In the city that never sleeps, Las Vegas, you can almost take it to the bank that nothing is ever quite what it appears to be, but Billy Walters nonetheless felt obliged to offer the disclaimer:
"Royal Links Golf Club is not associated nor affiliated with or sponsored by the British Open or any of the golf courses that inspired the Royal Links Golf Club, nor has permission been sought or attained to use their names or hole designs."
Otherwise, feel free to suspend belief.
The Mandalay Bay Resort & Casino, which is one of the hosts for Saturday night's heavyweight championship fight between Lennox Lewis and Evander Holyfield, features a 10-acre tropical lagoon, replete with a sandy beach upon which crash mechanically-produced waves. When we first visited the Mandalay Bay a year ago, there were a few bugs in the system. Over-energetic waves kept washing the beach sand back into the bottom of the swimming pool and sent bathers fleeing in terror, but so far as we know the hostelry never posted "tsunami warning" signs.
But to get back to Billy Walters. A roguish punter, he - like many other prominent civic figures around Las Vegas - wears several hats. On one hand he is a golf course owner and developer. The Royal Links is the crown jewel in an empire that also encompasses the three-course Stallion Mountain club on one of whose courses Chip Beck carded a 59 in the Las Vegas Invitational several years ago), as well as the Desert Pines course at Nature Park, which he leases from and operates for the City of Las Vegas.
Walters is also a philanthropist of some note, a major contributor to political causes, and, not entirely coincidentally, a professional gambler. He frequently travels back and forth across the Atlantic, and enjoys a fast friendship with, among others, JP McManus. He is enormously successful at his vocation, so much so that for years the authorities have been attempting to put him out of business. Like Don King, he has spent much of the present decade under indictment. And, like King, he has yet to be convicted.
Although gambling is legal in Nevada, successful gambling tends to attract scrutiny. If a man is suspected of memorising the cards dealt in a blackjack game, he not only risks being expelled from the casino in question, but having his name entered in a "black book" of "known card counters" and being rendered persona non grata at tables throughout the state.
In 1990 Billy Walters was indicted by a federal grand jury as part of a "computer gang," a gambling consortium which employed state-of-the-art tracking records to enhance their chances at Las Vegas casinos. Following a lengthy trial, he was, along with his alleged co-conspirators, acquitted, but not before several influential pillars of the Las Vegas community were given immunity to "flip" and testify against him.

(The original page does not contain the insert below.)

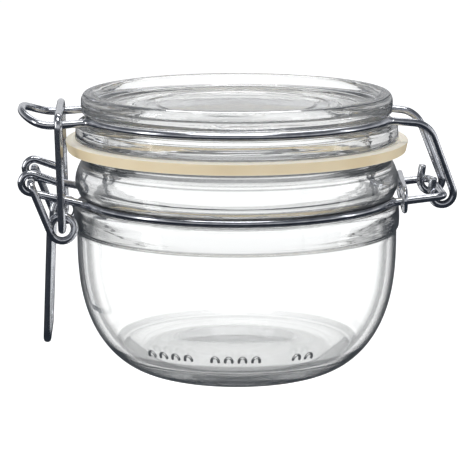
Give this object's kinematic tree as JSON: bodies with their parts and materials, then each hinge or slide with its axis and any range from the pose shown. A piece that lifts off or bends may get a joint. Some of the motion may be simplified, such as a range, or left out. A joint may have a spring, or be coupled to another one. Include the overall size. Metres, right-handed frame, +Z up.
{
  "type": "terrine jar",
  "caption": "Low round glass terrine jar with a rounded bowl, closed by a ridged glass lid, a rubber gasket and a wire bail with a lever.",
  "frame": {"origin": "centre of the jar's base, on the surface that it stands on", "axes": "+Z up along the jar's axis, +X from the latch towards the lid's hinge, Y along the hinge's crossbar"},
  "size_m": [0.1207, 0.095, 0.0779],
  "materials": {
    "clear_glass": "smooth clear pressed glass, very slightly green grey at its edges",
    "cream_rubber": "matt natural rubber",
    "bright_steel_wire": "bright drawn steel wire, nearly mirror smooth"
  },
  "bodies": {
    "jar": {"jar_glass": "clear_glass", "neck_wire": "bright_steel_wire", "tie_ring": "bright_steel_wire"},
    "lid": {"lid_glass": "clear_glass", "gasket": "cream_rubber", "lid_wire": "bright_steel_wire"},
    "lever": {"lever": "bright_steel_wire"},
    "bail": {"bail": "bright_steel_wire"}
  },
  "joints": [
    {"name": "lid_hinge", "type": "hinge", "parent": "jar", "child": "lid", "pos_m": [0.0561, 0, 0.0502], "axis": [0, 1, 0], "range_deg": [0, 105]},
    {"name": "lever_pivot", "type": "hinge", "parent": "jar", "child": "lever", "pos_m": [-0.0567, 0, 0.0544], "axis": [0, 1, 0], "range_deg": [0, 150], "deforming": ["bail"]},
    {"name": "bail_pivot", "type": "hinge", "parent": "lever", "child": "bail", "pos_m": [-0.0483, 0, 0.0421], "axis": [0, 1, 0], "range_deg": [-150, 0]}
  ],
  "couplings": [
    {"joint": "bail_pivot", "follows": "lever_pivot", "ratio": -1}
  ]
}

Royal Links was unabashedly created with the high-end Las Visitor in mind. Fixed at nearly £200, the green fees are among the most prohibitive in the area, but where else in the world can a man go out and play the Road Hole at St Andrews, the Postage Stamp at Troon, the sixth at Royal Birkdale, and the eighth at Hoylake - all on the same afternoon?
"I love this form of golf," drawls Walters as he stands in the shadow of Old Tom Morris's statue near the first tee. (Designed by Perry Dye, the Royal Links is dedicated to Old Tom.) "I fell in love with links golf on my many trips to Ireland and Scotland. You've had a number of "tribute" courses spring up around the country over the past decade (most notably the "Tour 18" courses in Texas, which recreate notable holes played on the US PGA Tour), but here in the desert we found we could really perpetuate the look and feel of a traditional links."
Just over a year ago, Walters and three colleagues were accused of running an illegal sports-betting operation from the headquarters of his Sierra Sports, Inc. The firm, which employs a dozen clerks operating some 20 computers and 52 telephone lines, was said to be a front for a multinational operation. According to an indictment, although the funds were largely maintained in a private safe deposit box at Binion's Horseshoe Casino, the transactions were international in scope. Over $1 million in cash was confiscated in a raid coinciding with the indictment.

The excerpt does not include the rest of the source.